Fittingly, Dawn of the Planet of the Apes opens on an extreme close-up of an ape’s face. It should not come as a surprise that the ape in question is Caesar (Andy Serkis providing the motion capture and voice), the hyper-intelligent leader of the rise in the Rise of the Planet of the Apes. Older, wizened and made up in white war paint in the shape of a skull, Caesar has established a colony in the forest outside San Francisco. A wide swath of humanity has been wiped out by the so-called “Simian Flu,” and the apes seem to comfortably have the run of the place without any sort of human intervention. That is until a hunting party happens upon a group of humans in the woods surrounding their compound. Led by Malcolm (Jason Clarke), the humans are in search of a nearby dam that they are hoping to use to power their refuge camps in the city. Despite Malcolm’s disinterest in conflict, tensions mount quickly thanks to the presence of two emotional powder kegs, the human Carver (Kirk Acevedo) and Koba (Toby Kebbell), one of the apes who was particularly heavily experimented on from Rise of the Planet of the Apes and harbors a distinct distrust of the humans because of it.
It is equally fitting that Caesar has the name he does (given to him by John Lithgow’s character in the first film, as the ape entered his life while he was reading Shakespeare’s Julius Caesar), as the story of the film has much to thank to the bard in its structure. What sets Dawn of the Planet of the Apes apart is the way the script creates a duality between the two civilizations and uses that as a catalyst for the plot to move forward. Both societies have their leaders with good hearts (Caesar and Malcom), and both have their combustible elements (Koba and Carver, as well as Gary Oldman’s Dreyfus, the de facto human leader of the camp). Tensions lead to conflict, often born out of a misguided but understandable prejudicial bent from each side. There are no pure black hats in this film. There may be villains (more than a few), but their intentions are rooted in the desire for the survival of their respective people. It is a brilliant and natural way to escalate the stakes of the plot, and revels in that Shakespearean feel of events spiraling out of the control of its protagonists, forced to start a war neither side really wants.

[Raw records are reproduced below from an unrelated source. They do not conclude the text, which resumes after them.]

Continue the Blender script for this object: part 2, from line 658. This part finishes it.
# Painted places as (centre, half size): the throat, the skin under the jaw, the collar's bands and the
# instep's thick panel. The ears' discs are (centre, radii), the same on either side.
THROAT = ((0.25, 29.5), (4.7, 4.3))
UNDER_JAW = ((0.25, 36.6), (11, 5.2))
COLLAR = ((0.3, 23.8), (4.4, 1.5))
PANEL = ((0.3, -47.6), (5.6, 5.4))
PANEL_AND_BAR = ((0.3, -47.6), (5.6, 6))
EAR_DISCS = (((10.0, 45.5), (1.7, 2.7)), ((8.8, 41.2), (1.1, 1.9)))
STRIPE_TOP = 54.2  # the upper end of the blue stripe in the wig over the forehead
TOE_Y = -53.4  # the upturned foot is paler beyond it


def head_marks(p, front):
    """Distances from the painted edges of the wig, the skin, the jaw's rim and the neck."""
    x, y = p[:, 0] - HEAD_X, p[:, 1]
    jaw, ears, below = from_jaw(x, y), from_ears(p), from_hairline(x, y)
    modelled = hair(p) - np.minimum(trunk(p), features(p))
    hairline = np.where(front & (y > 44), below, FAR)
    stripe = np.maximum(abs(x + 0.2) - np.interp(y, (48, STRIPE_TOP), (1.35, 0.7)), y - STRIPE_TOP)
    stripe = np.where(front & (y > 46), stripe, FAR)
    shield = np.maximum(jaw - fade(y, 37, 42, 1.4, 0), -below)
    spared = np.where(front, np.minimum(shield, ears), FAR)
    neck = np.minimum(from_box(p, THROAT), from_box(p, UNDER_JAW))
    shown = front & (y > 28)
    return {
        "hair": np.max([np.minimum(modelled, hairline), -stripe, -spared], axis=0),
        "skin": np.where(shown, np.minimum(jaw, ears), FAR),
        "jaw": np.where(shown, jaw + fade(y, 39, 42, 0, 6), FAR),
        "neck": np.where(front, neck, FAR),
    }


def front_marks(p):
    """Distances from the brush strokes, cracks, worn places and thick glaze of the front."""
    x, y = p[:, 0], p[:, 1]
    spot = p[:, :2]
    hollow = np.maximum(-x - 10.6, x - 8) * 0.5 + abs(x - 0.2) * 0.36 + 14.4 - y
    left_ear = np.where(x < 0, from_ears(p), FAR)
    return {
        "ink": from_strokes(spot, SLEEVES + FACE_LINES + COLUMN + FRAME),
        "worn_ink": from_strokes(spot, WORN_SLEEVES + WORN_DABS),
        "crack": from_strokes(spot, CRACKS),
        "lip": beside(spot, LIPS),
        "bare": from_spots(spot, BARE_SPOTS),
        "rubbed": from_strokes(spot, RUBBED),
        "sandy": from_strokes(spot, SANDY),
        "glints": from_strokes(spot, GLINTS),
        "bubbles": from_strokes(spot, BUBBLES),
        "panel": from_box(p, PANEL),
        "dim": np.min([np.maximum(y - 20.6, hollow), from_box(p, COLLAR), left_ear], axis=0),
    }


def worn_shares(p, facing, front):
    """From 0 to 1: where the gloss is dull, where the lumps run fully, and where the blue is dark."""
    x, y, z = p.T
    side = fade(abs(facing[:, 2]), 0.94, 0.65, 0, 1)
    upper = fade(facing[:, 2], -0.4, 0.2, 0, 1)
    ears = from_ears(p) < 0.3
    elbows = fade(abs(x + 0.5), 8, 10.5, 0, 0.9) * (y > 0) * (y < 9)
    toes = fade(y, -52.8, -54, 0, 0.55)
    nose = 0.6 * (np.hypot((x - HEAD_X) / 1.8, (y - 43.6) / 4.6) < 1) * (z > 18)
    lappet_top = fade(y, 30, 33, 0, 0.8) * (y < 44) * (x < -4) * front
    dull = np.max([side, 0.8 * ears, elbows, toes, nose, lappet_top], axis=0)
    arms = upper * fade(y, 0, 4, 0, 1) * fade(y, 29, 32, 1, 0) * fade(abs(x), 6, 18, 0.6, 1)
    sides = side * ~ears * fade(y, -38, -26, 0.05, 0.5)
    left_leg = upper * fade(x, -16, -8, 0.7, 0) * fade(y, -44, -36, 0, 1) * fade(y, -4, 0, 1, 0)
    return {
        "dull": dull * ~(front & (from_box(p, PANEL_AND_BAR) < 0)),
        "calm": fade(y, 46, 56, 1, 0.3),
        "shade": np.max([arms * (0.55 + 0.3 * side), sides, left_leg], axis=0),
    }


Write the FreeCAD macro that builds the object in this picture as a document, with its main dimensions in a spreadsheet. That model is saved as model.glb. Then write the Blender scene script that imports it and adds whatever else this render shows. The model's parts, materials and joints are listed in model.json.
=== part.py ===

Of course, none of this would be possible without the visual wizardry that has created these splendid apes so reverently on the silver screen. There is no uncanny valley. There is no straining of credulity. They are characters on the screen like any other, and feel as such without the audience having to work for it. These is, put simply, the best computer generated beings that have ever been seen in the cinema. Better than Avatar, or any of the work done in
Lord of the Rings or Serkis’ other motion capture roles. This is a step above. It is so easy to fall into the rhythms of the film and not think twice about the fact that they are all computer generated apes. Serkis remains at the top of his ever so specific craft, but it would be folly to focus so much on Serkis without giving due praise to the other performers hidden behind computer generated faces and bodies. The film would not work at all without an equal belief in the plight of Koba as that of Caesar, and Toby Kebbell likewise deserves equal praise. Karin Konoval’s portrayal of Maurice, the sure to be fan favorite orangutan carryover from the first film who has cultivated a love for Charles Burns’ seminal graphic novel Black Hole, is loving and full of care. These performances are just as key as the work of Jason Clarke or Gary Oldman or Keri Russell’s actual human roles, and it is fundamentally important that Matt Reeves and his screenwriters treat them with equal respect. Reeves’ camera work is straightforward and direct, and at times prone to greatness (there is a bravura sequence on top of a tank’s cannon mount that is a particular highlight), and his action is clean and easy to follow. All of it is bolstered by Michael Giacchino’s wonderful score. He is a master of the form, and his mix of tribal drums and brassy outbursts perfectly encapsulates the mood of the piece.
The most direct praise that can be given to Dawn of the Planet of the Apes is that it is a worthy successor to Rise of the Planet of the Apes. It is not a retread of the same themes, or a simple cash grab. It is its own film with its own ideas and goals, and a natural extension of the story. The winking references to the original series are gone; there is simply no time for winking these days as humanity is on the brink. It is a darker film, one with war on its mind until there is no other recourse. Effortlessly expanding the universe outward, the film is overstuffed with fine acting and competent storytelling. Its visual wizardry is an arrow in its quiver, the sort of flashy work that could easily consume everything around it were it not for the matter-of-fact way it is employed. The world these filmmakers have created just makes sense, and Dawn of the Planet of the Apes is a very strong intelligent blockbuster in the vein of its predecessor.